Louise was particularly devastated about the results of the French occupying Prussia. This was mainly due to all the insults made on her. But she knew that the Prussians relied on her for moral strength, so she stayed optimistic and was also trying to prepare her oldest son for what would happen when he became king. After the war, Louise supported many reform efforts that were carried out by Stein and Hardenberg along with others trying to reorganize the army.
The royal family was still unable to return to Berlin. They normally spent their summers near Königsberg instead. Louise felt that the hardships she and her children went through would be good for them so they did not always believe they were entitled to luxury. She and Frederick were invited to Russia in 1808 by Tsar Alexander I, and not long after, their youngest child, Princess Louise, was born.

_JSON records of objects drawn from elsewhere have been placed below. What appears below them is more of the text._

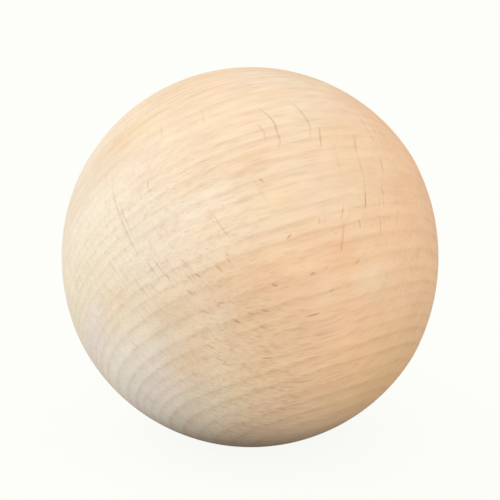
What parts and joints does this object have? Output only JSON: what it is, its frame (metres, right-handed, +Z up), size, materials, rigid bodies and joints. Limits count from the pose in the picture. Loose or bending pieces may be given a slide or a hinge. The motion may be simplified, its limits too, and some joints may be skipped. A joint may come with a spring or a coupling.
{
  "type": "wooden ball",
  "caption": "Solid turned beech ball, unfinished and sanded smooth, with two slightly flatter turned ends.",
  "frame": {"origin": "centre of the ball's sphere, which is its centre of mass to 0.05 mm", "axes": "+X along the axis that the ball was turned about, towards the driven end; +Z up"},
  "size_m": [0.0792, 0.08, 0.08],
  "materials": {
    "beech": "matt, sanded, unfinished"
  },
  "bodies": {
    "root": {"ball": "beech"}
  },
  "joints": []
}
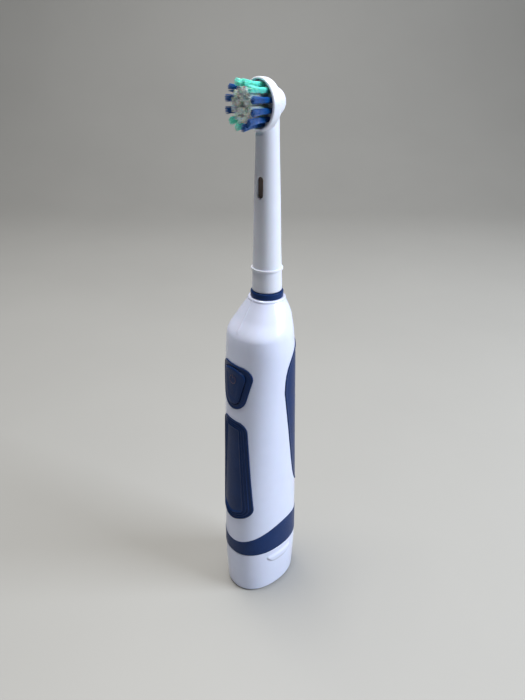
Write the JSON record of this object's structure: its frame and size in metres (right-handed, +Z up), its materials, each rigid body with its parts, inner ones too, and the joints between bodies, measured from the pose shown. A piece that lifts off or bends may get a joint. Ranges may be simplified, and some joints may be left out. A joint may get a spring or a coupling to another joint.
{
  "type": "battery toothbrush with an oscillating round head",
  "caption": "Battery toothbrush: oval white handle with navy soft grips and button, pull-off battery cap, and push-on brush head with a round oscillating disc.",
  "frame": {"origin": "centre of the flat base, where the toothbrush stands", "axes": "+Z up along the handle, -Y to the front with the button and the bristles, +X to the right seen from the front"},
  "size_m": [0.0284, 0.0362, 0.225],
  "materials": {
    "white_shell": "glossy, cool white",
    "white_neck": "satin white",
    "navy_soft": "satin soft-touch",
    "grey_plastic": "moulded, matte",
    "cream_plastic": "moulded acetal, satin",
    "black_plastic": "moulded, matte",
    "black_rubber": "matte",
    "steel": "turned, satin",
    "bronze": "sintered, satin",
    "contact_metal": "stamped strip",
    "magnet": "ferrite, matte",
    "winding": "enamelled wire on steel",
    "green_board": "solder mask",
    "cell_jacket": "printed metal jacket, plain",
    "clear_plastic": "translucent white",
    "blue_bristle": "nylon filament",
    "green_bristle": "nylon filament",
    "clear_bristle": "nylon filament, translucent"
  },
  "bodies": {
    "handle": {"housing": "white_shell", "collar_ring": "navy_soft", "neck_spigot": "white_shell", "button_surround": "navy_soft", "front_grip": "navy_soft", "rear_grip": "navy_soft", "lower_band": "navy_soft", "chassis": "grey_plastic", "gearbox_plate": "grey_plastic", "gearbox_screws": "steel", "motor_can": "steel", "motor_magnets": "magnet", "motor_end_cap": "cream_plastic", "gear_axle": "steel", "lower_bush": "bronze", "upper_bush": "bronze", "shaft_seal": "black_rubber", "circuit_board": "green_board", "switch_body": "black_plastic", "battery_front": "cell_jacket", "battery_rear": "cell_jacket", "contact_front": "contact_metal", "contact_rear": "contact_metal", "switch_lead": "contact_metal", "motor_lead_front": "contact_metal", "motor_lead_rear": "contact_metal"},
    "button": {"power_button": "navy_soft", "switch_plunger": "cream_plastic"},
    "rotor": {"motor_shaft": "steel", "armature": "winding", "commutator": "contact_metal", "motor_pinion": "bronze"},
    "crank": {"crank_gear": "cream_plastic", "crank_pin": "steel"},
    "shaft": {"drive_shaft": "steel", "shaft_fork": "cream_plastic"},
    "brush_head": {"neck_shell": "white_neck", "id_ring": "white_neck", "disc_axle": "steel"},
    "link": {"drive_link": "cream_plastic"},
    "head_disc": {"brush_disc": "clear_plastic", "blue_tufts": "blue_bristle", "green_tufts": "green_bristle", "inner_tufts": "clear_bristle"},
    "battery_cap": {"base_cap": "white_shell", "cap_seal": "black_rubber", "base_contact": "contact_metal", "battery_spring": "steel"}
  },
  "joints": [
    {"name": "button_press", "type": "slide", "parent": "handle", "child": "button", "axis": [0, 1, 0], "range_m": [0, 0.0008], "stiffness_N_per_m": 800, "springref_m": -0.001},
    {"name": "rotor_spin", "type": "hinge", "parent": "handle", "child": "rotor", "pos_m": [0, 0.0034, 0.083], "axis": [0, 0, 1], "continuous": true},
    {"name": "crank_spin", "type": "hinge", "parent": "handle", "child": "crank", "pos_m": [0, -0.003, 0.0987], "axis": [0, 0, 1], "continuous": true},
    {"name": "shaft_swing", "type": "hinge", "parent": "handle", "child": "shaft", "pos_m": [0, 0.0034, 0.14], "axis": [0, 0, 1], "range_deg": [-24, 24]},
    {"name": "head_pull", "type": "slide", "parent": "handle", "child": "brush_head", "axis": [0, 0, 1], "range_m": [0, 0.04]},
    {"name": "link_swing", "type": "hinge", "parent": "brush_head", "child": "link", "pos_m": [0, 0.0034, 0.19], "axis": [0, 0, 1], "range_deg": [-24, 24]},
    {"name": "disc_swing", "type": "hinge", "parent": "brush_head", "child": "head_disc", "pos_m": [0, 0.0034, 0.2168], "axis": [0, 1, 0], "range_deg": [-20, 20]},
    {"name": "cap_pull", "type": "slide", "parent": "handle", "child": "battery_cap", "axis": [0, 0, -1], "range_m": [0, 0.03]}
  ],
  "couplings": [
    {"joint": "crank_spin", "follows": "rotor_spin", "ratio": -0.6},
    {"joint": "link_swing", "follows": "shaft_swing", "ratio": 1},
    {"joint": "disc_swing", "follows": "shaft_swing", "ratio": -0.8077}
  ]
}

For most of the year, Louise was quite ill. Three years passed from the time they left Berlin until they were finally able to return. Louise was accompanied back with her children Charlotte, Alexandrine, and Charles. Her father greeted her in Berlin at Charlottenburg Palace as well. But, the palace had been ransacked and almost all of the paintings, statues, manuscripts, and antiquities had been taken by Napoleon.
Louise was visiting her father in Strelitz and was ill at the time when she died on July 19, 1810 in the arm of her husband. It is unknown what she was ill with. Many believed that she had died young at the age of thirty-four due to all the added stress of the French occupation. Napoleon apparently told Frederick that he had “lost his best minister”. Louise was buried at Charlottenburg Palace. Frederick remarried in 1824 to his mistress from a few years before, Auguste von Harrach, and died in 1840, buried next to his first wife.